ところが今年は小四郎役の千早ちゃんから早々に墓参の報告があって。そこから ぬえもぐっと盛り上がりまして、これは小四郎役一人の問題ではない、できるならば「子ども創作能」に出演する子どもたちみんなで一度は義時の墓参に行って、ご挨拶もし、薪能の成功を見守って頂くべきだ、と考えました。千早ちゃんのお母さんも「それは面白いですね。みんなでお弁当を持って行って。。」あ、そのアイデア、頂き~~ Y(^^)ピース!

子どもたちにも自分たちが勤める舞台は おとぎ話ではなくて地元の歴史に関係している物語なのだという実感が湧くし、なにより郷土史の理解にもなるし郷土愛を育てることにもなる。。さっそく実行委員会に相談したところ、この計画は歓迎して頂きまして、またすぐに北條寺のご住職にもお会いして事情をご説明申し上げたところ、こちらもボランティアで協力してくださることになりました。
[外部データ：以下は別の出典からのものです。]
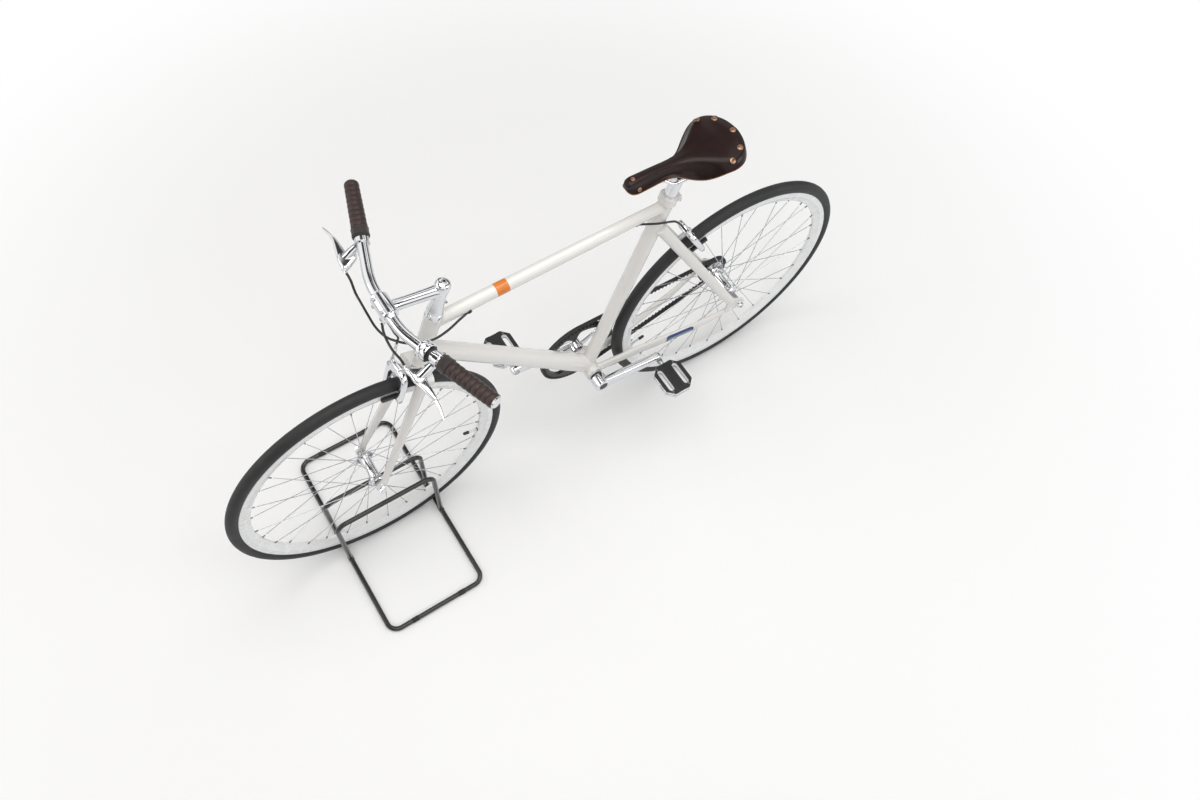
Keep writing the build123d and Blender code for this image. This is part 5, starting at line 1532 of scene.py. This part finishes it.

もとより予算などないので子どもたちが北條寺に集合するためにバスなど用意はできず、「希望者のみの自主参加。現地集合現地解散。お弁当代と墓前に供えるお花代として数百円の会費制」として、ぬえが子どもたちや保護者に向けたお誘いのチラシを作って呼び掛けたところ、なんとこの日の参加者は30数名。。事実上出演者の子どもたちはほとんど全員集まってくれ、その保護者も大勢集まってくださいました。